Below is a block of records; repeat all of them exactly.
:::
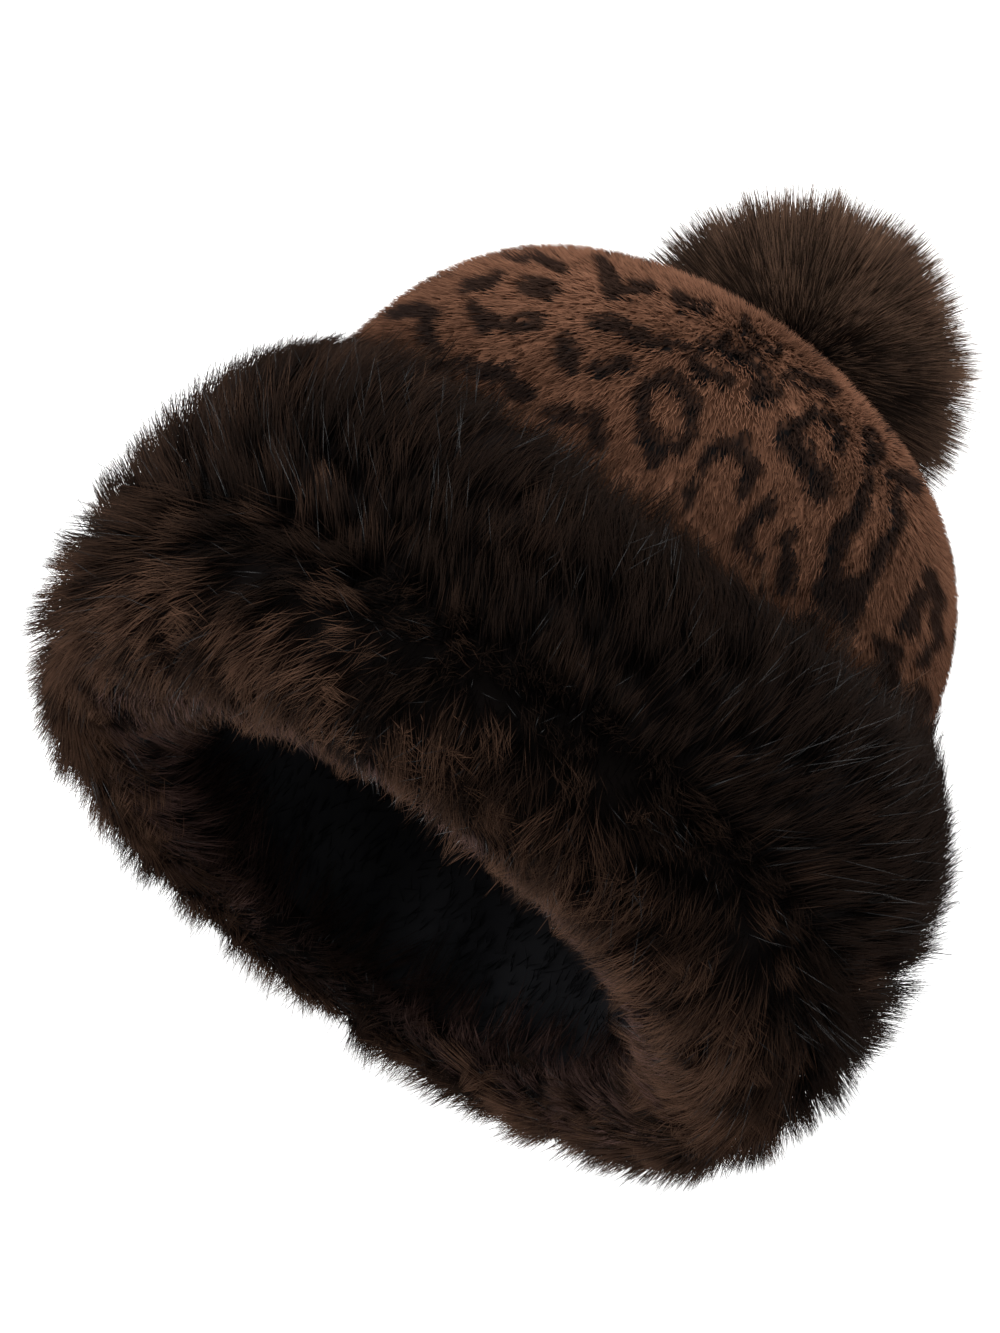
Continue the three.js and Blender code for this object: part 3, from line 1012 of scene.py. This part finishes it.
# %% How the pile lies
pile_growth = Growth(
    spread=0.0013, gather=0.25, length=PILE_LENGTH, stray=0.1, loose=0.4, straight=0.3
)


def pile_sinks(pick, rng):
    """Depths of root, middle and tip: from the skin to about the crown's surface."""
    rise = rng.uniform(PILE_LOW, PILE_HIGH, len(pick)) - pile_loft[pick]
    return PILE_DEPTH + 0 * rise, PILE_DEPTH * 0.4 + 0.5 * rise, rise


pile_run, pile_turn = pile_tufts.T
pile_loft = PILE_LOFT * hill(pile_turn, PILE_LOFT_TURN, PILE_LOFT_SPREAD)
pile_loft = pile_loft * smoothstep(pile_run, PILE_LOFT_FROM, PILE_LOFT_TO)
pile_heading = PILE_SWIRL * waves(pile_run, pile_turn, crown_rng)
pile_heading = pile_heading + crown_rng.normal(0, PILE_SWIRL_STRAY, len(pile_tufts))
pile_facing = crown_normal(pile_run, pile_turn)[:, 2]
pile_radius = pile_radius_at(pile_run)

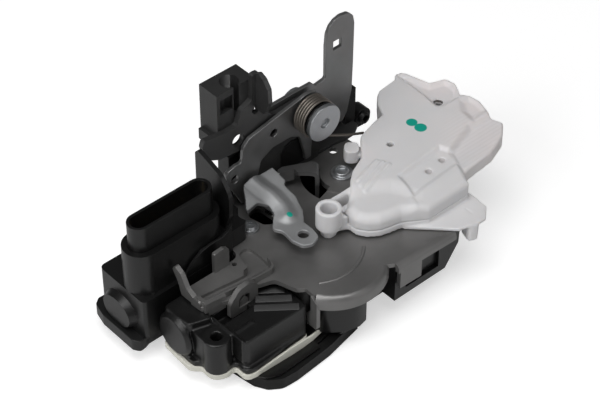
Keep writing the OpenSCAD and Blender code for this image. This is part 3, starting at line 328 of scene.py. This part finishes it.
:::
= SOLUTION =
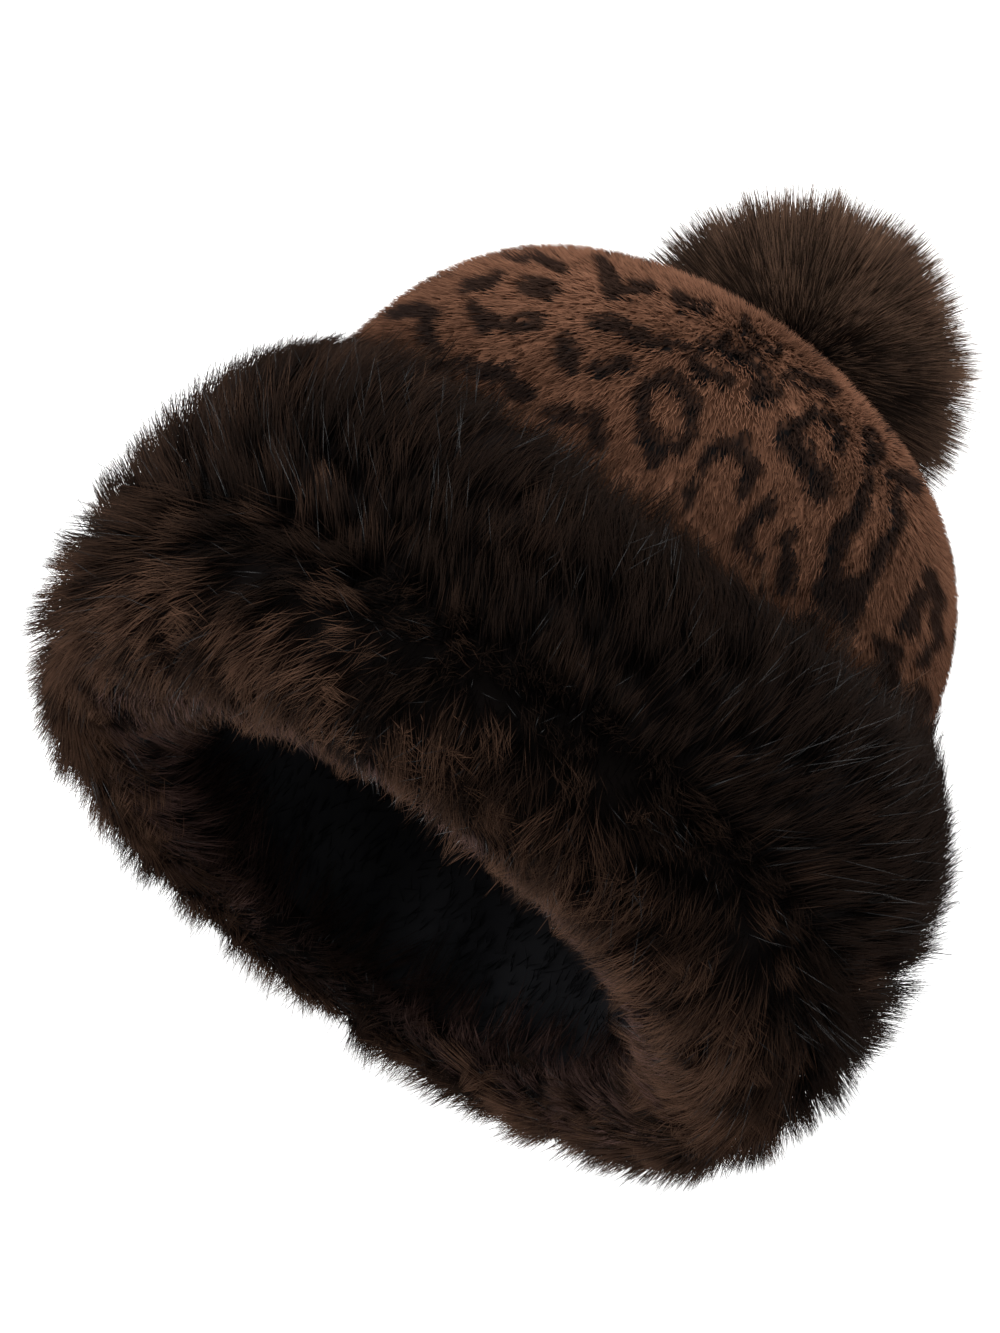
Continue the three.js and Blender code for this object: part 3, from line 1012 of scene.py. This part finishes it.
# %% How the pile lies
pile_growth = Growth(
    spread=0.0013, gather=0.25, length=PILE_LENGTH, stray=0.1, loose=0.4, straight=0.3
)


def pile_sinks(pick, rng):
    """Depths of root, middle and tip: from the skin to about the crown's surface."""
    rise = rng.uniform(PILE_LOW, PILE_HIGH, len(pick)) - pile_loft[pick]
    return PILE_DEPTH + 0 * rise, PILE_DEPTH * 0.4 + 0.5 * rise, rise


pile_run, pile_turn = pile_tufts.T
pile_loft = PILE_LOFT * hill(pile_turn, PILE_LOFT_TURN, PILE_LOFT_SPREAD)
pile_loft = pile_loft * smoothstep(pile_run, PILE_LOFT_FROM, PILE_LOFT_TO)
pile_heading = PILE_SWIRL * waves(pile_run, pile_turn, crown_rng)
pile_heading = pile_heading + crown_rng.normal(0, PILE_SWIRL_STRAY, len(pile_tufts))
pile_facing = crown_normal(pile_run, pile_turn)[:, 2]
pile_radius = pile_radius_at(pile_run)

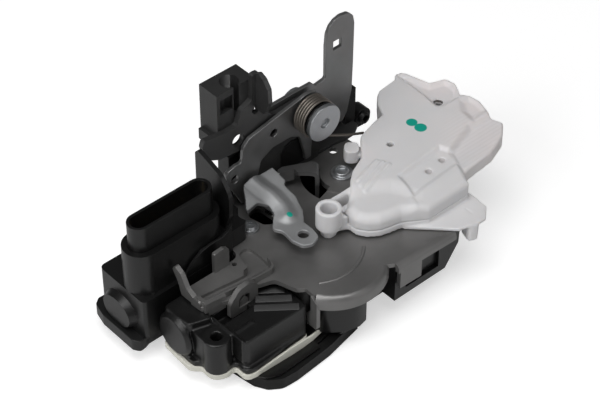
Keep writing the OpenSCAD and Blender code for this image. This is part 3, starting at line 328 of scene.py. This part finishes it.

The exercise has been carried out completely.